In the long term, this ruling could encourage a broader mix of technology rather than a forced, one-size-fits-all transition to battery electrics.
The fight to come
This case isn’t just about EVs. It’s about how much power federal agencies should have to rewrite laws without Congressional oversight.
For decades, Washington has leaned on regulatory agencies to shape environmental and energy policy — often through complex formulas that most Americans never see. But as the Eighth Circuit emphasized, the ends don’t justify the means.
Even if the goal is cleaner transportation, the process has to respect legal boundaries. When agencies overreach, courts must intervene to restore balance.
This decision reinforces an important principle: Policy must be grounded in law, not ideology. And in a country that values free markets and consumer choice, regulations should enhance transparency, not distort it.
The ruling leaves several key questions unanswered, but it is likely just the beginning of a much larger policy fight. Congress could attempt to step in by rewriting the laws that govern fuel economy standards, giving the DOE clearer authority to define how electric vehicle efficiency is calculated. However, such legislative efforts would almost certainly face significant political gridlock in an already divided Congress.
Much-needed realism
Automakers, meanwhile, are expected to take a hard look at how they allocate their research and development budgets and how they plan future vehicle lineups.

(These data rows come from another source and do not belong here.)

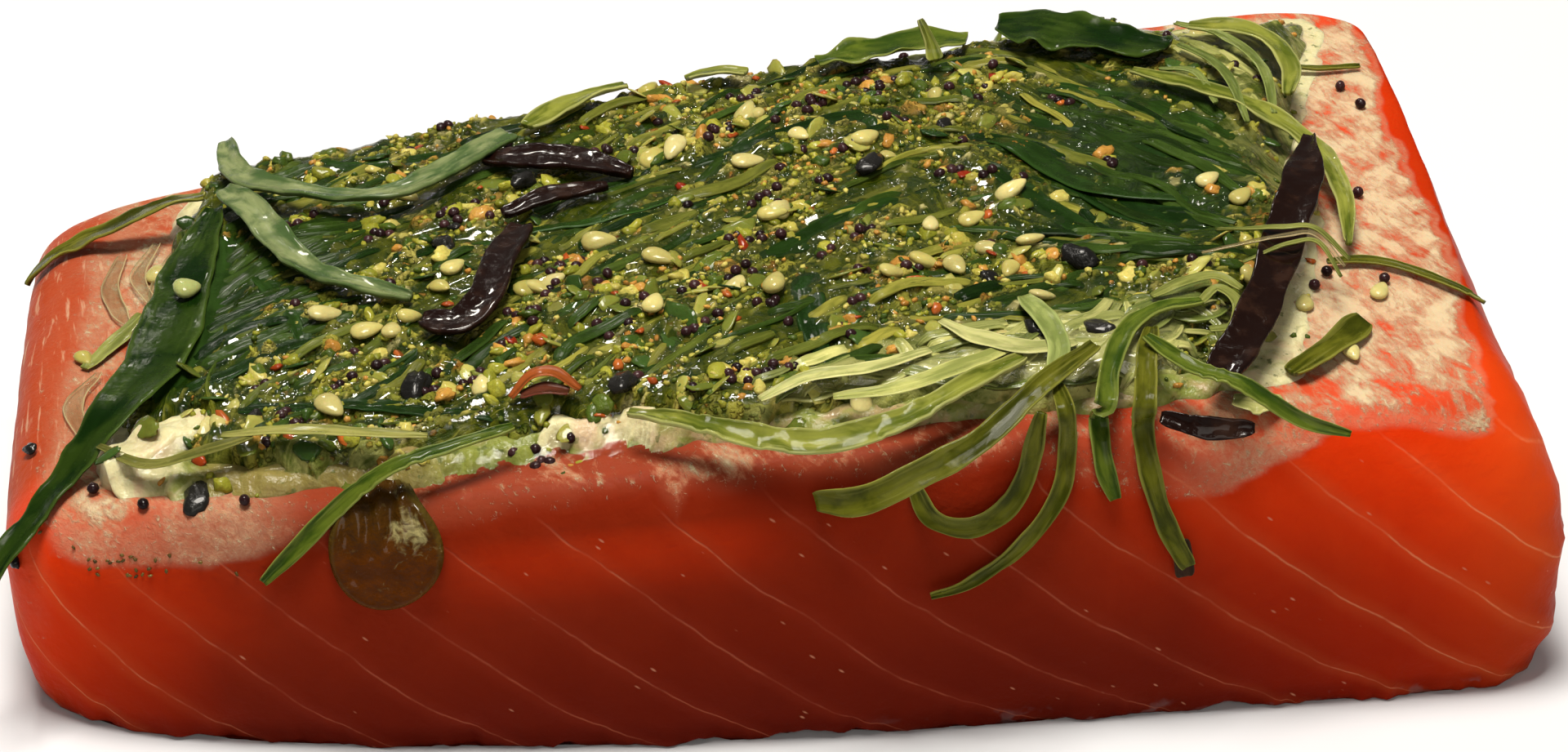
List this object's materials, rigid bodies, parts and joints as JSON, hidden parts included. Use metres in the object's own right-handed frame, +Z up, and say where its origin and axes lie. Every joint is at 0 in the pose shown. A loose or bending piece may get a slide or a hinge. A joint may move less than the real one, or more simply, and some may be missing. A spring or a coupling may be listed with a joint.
{
  "type": "smoked salmon fillet",
  "caption": "Thick rectangular portion of smoked salmon fillet with a thin cream spread and a topping of seaweed salad with sesame and poppy seeds; rests on its flat skin side",
  "frame": {"origin": "under the middle of the whole portion's bounding box, on the table", "axes": "+X along the long cut face to the right end, +Y from the front cut face to the back one, +Z up"},
  "size_m": [0.1338, 0.0782, 0.0362],
  "materials": {
    "salmon_flesh": "moist smoked salmon flesh, deep orange red with pale fat lines",
    "cream_cheese": "soft cream spread, pale ivory",
    "seaweed_salad": "glossy dressed seaweed with seeds and spices",
    "wakame": "wet seaweed strip, green",
    "wood_ear": "wet wood ear mushroom strip, dark purple brown"
  },
  "bodies": {
    "root": {"salmon_fillet": "salmon_flesh", "cream_spread": "cream_cheese", "seaweed_salad": "seaweed_salad", "wakame_arc_back": "wakame", "wakame_back_left": "wakame", "wakame_back_rib": "wakame", "wakame_back_thread": "wakame", "wakame_blade": "wakame", "wakame_border": "wakame", "wakame_crossing": "wakame", "wakame_curl": "wakame", "wakame_disc": "wakame", "wakame_fold": "wakame", "wakame_front_left": "wakame", "wakame_front_rope": "wakame", "wakame_hook": "wakame", "wakame_leaf_back": "wakame", "wakame_left_edge": "wakame", "wakame_loop_back": "wakame", "wakame_right_short": "wakame", "wakame_right_thread": "wakame", "wakame_ring": "wakame", "wakame_sheet_back": "wakame", "wakame_sprig": "wakame", "wakame_tail": "wakame", "wakame_tall": "wakame", "wood_ear_back": "wood_ear", "wood_ear_bent": "wood_ear", "wood_ear_front": "wood_ear", "wood_ear_right": "wood_ear", "wood_ear_side": "wood_ear"}
  },
  "joints": []
}
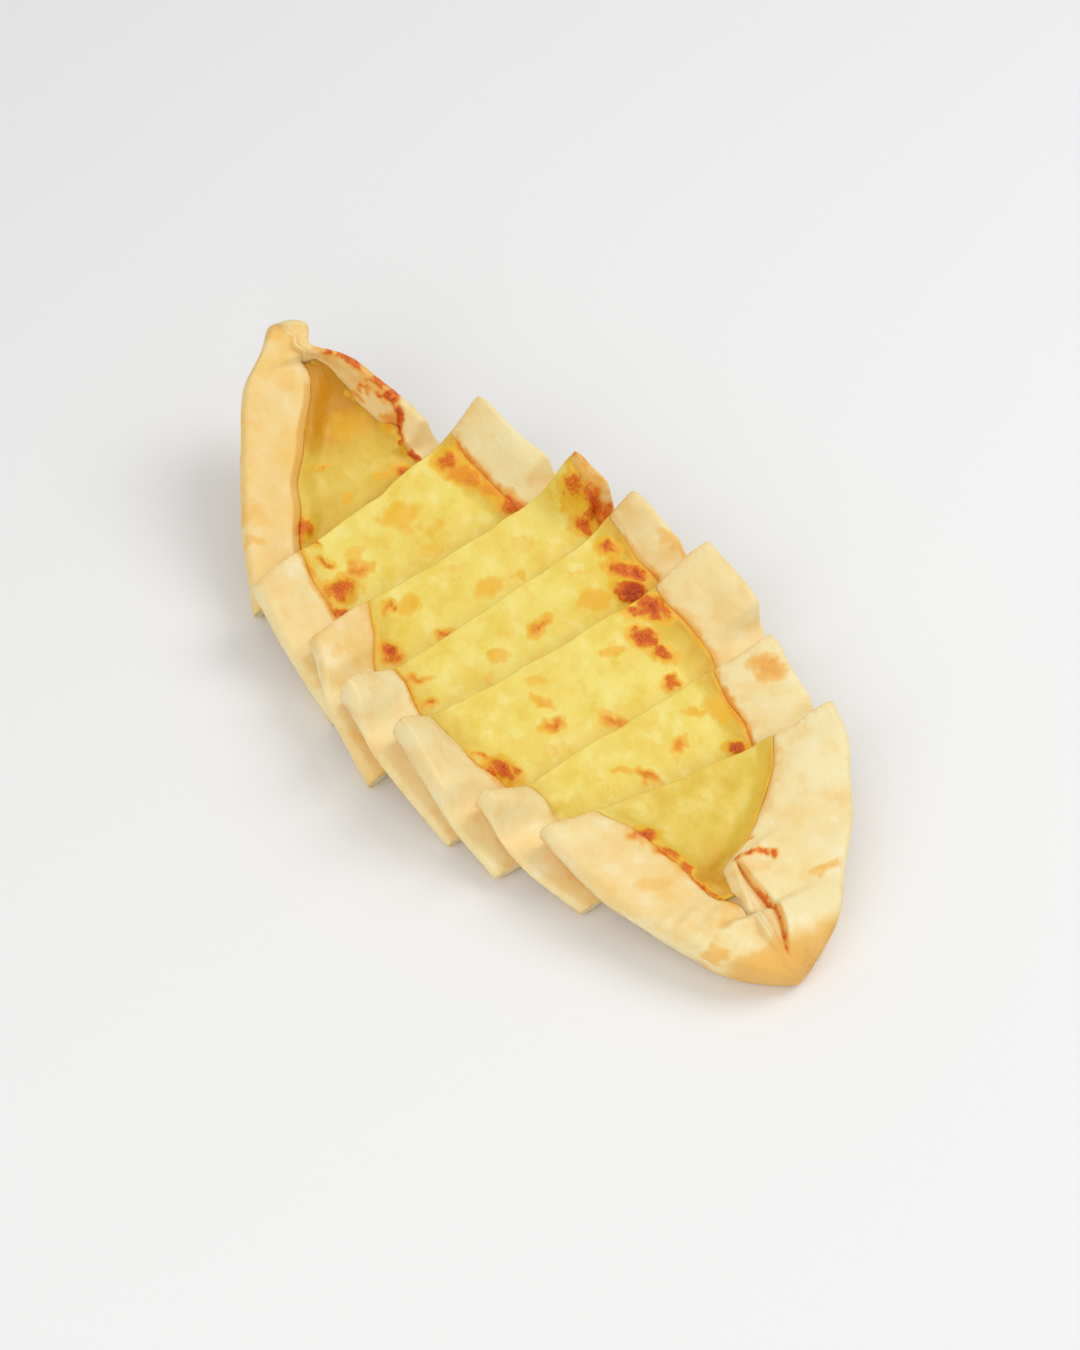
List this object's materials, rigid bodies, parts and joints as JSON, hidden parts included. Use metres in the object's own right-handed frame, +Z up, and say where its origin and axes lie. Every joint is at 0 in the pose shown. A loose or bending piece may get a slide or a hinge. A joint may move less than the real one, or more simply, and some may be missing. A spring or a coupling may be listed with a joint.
{
  "type": "turkish pide",
  "caption": "Boat-shaped Turkish flatbread with folded rims and a baked cheese filling, cut across into slices that lie fanned in a row, each leaning on the one before.",
  "frame": {"origin": "centre of the bounding box on the table plane", "axes": "+X along the row of slices, from the raised tip to the tip that lies on the table; +Y across the slices; +Z up"},
  "size_m": [0.299, 0.1394, 0.0576],
  "materials": {
    "crust": "baked wheat dough, matte, pale with golden and brown blisters",
    "cheese": "melted and browned cheese, slightly glossy"
  },
  "bodies": {
    "root": {"crust_1": "crust", "crust_2": "crust", "crust_3": "crust", "crust_4": "crust", "crust_5": "crust", "crust_6": "crust", "crust_7": "crust", "cheese_1": "cheese", "cheese_2": "cheese", "cheese_3": "cheese", "cheese_4": "cheese", "cheese_5": "cheese", "cheese_6": "cheese", "cheese_7": "cheese"}
  },
  "joints": []
}
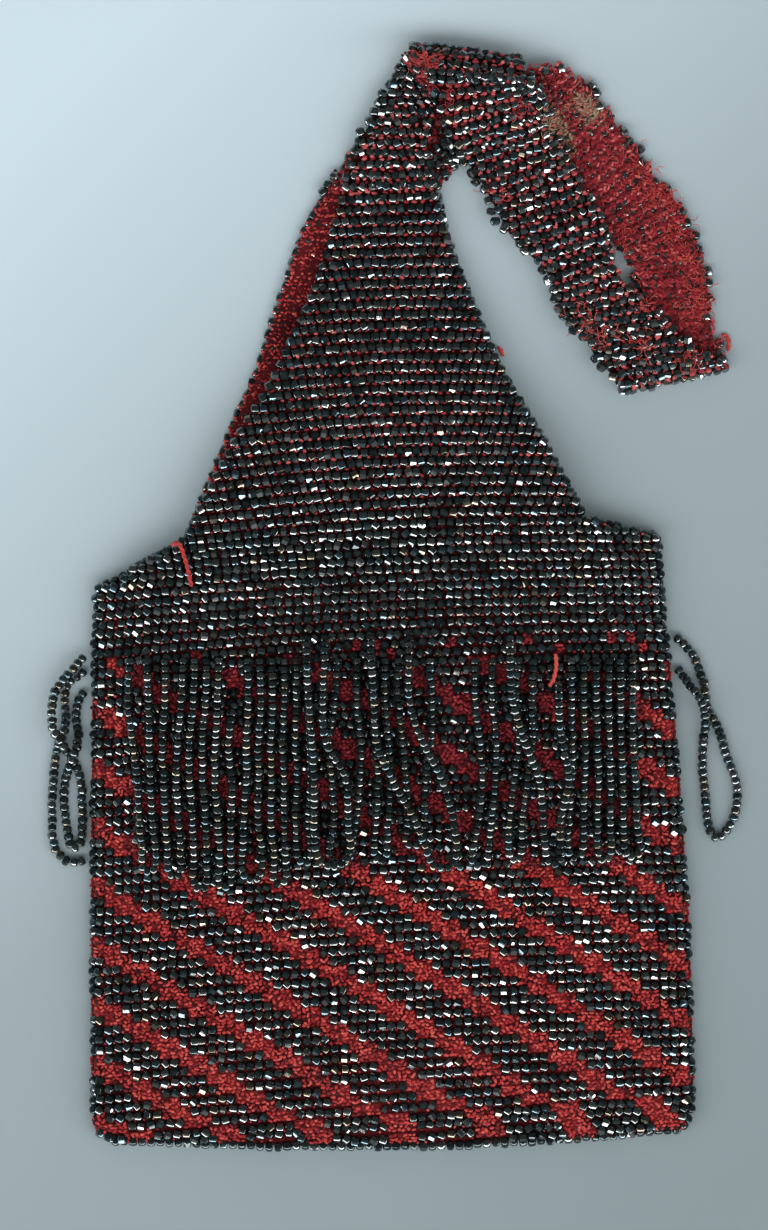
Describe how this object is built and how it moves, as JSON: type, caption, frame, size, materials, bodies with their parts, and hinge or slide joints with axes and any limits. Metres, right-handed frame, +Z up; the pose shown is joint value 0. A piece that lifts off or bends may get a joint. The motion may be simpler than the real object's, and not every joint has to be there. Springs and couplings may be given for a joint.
{
  "type": "beaded evening purse",
  "caption": "Bead-crocheted evening purse lying flat: striped pouch, tapering top, folded wrist strap and a fringe of bead loops.",
  "frame": {"origin": "on the table plane under the pouch's back, at the middle of the pouch's width and about halfway up its body", "axes": "+X across the pouch to the right, +Y along it towards the strap, +Z up from the table through the front"},
  "size_m": [0.1602, 0.2551, 0.0156],
  "materials": {
    "cut_glass_beads": "opaque gunmetal cut glass, glossy facets",
    "red_yarn": "matte twisted yarn, faded and worn in places"
  },
  "bodies": {
    "root": {"pouch": "cut_glass_beads", "wrist_strap": "red_yarn", "fringe_loop_01": "cut_glass_beads", "fringe_loop_02": "cut_glass_beads", "fringe_loop_03": "cut_glass_beads", "fringe_loop_04": "cut_glass_beads", "fringe_loop_05": "cut_glass_beads", "fringe_loop_06": "cut_glass_beads", "fringe_loop_07": "cut_glass_beads", "fringe_loop_08": "cut_glass_beads", "fringe_loop_09": "cut_glass_beads", "fringe_loop_10": "cut_glass_beads", "fringe_loop_11": "cut_glass_beads", "fringe_loop_12": "cut_glass_beads", "fringe_loop_13": "cut_glass_beads", "fringe_loop_14": "cut_glass_beads", "fringe_loop_15": "cut_glass_beads", "fringe_loop_16": "cut_glass_beads", "fringe_loop_17": "cut_glass_beads", "fringe_loop_18": "cut_glass_beads", "side_loop_left_inner": "cut_glass_beads", "side_loop_left_outer": "cut_glass_beads", "side_loop_right": "cut_glass_beads", "yarn_tail_shoulder": "red_yarn", "yarn_tail_fringe": "red_yarn", "yarn_tail_strap": "red_yarn", "yarn_tail_top": "red_yarn"}
  },
  "joints": []
}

Companies heavily invested in electric vehicles have shifted strategies, focusing more on hybrids, plug-in hybrids, and improved gasoline technologies — especially in markets where EV sales have already shown signs of slowing or flattening.
Finally, the court’s reasoning may open the door to further challenges that could include renewed scrutiny of EPA emissions standards and federal tax credits, both of which critics argue have tilted the market in favor of electric vehicles rather than allowing consumer demand and market forces to guide the transition naturally.
The Eighth Circuit’s decision is a defining moment for the future of American automotive policy. It doesn’t kill the EV market — but it forces it to stand on its own merits.
Electric vehicles have their place in the market, but consumers deserve truthful efficiency data and honest cost comparisons. Inflated numbers and creative accounting don’t serve innovation — they undermine it.
This ruling restores some much-needed realism to the national conversation about the future of mobility. It’s a win for transparency, for accountability, and most importantly, for consumers who want to make decisions based on facts rather than politics.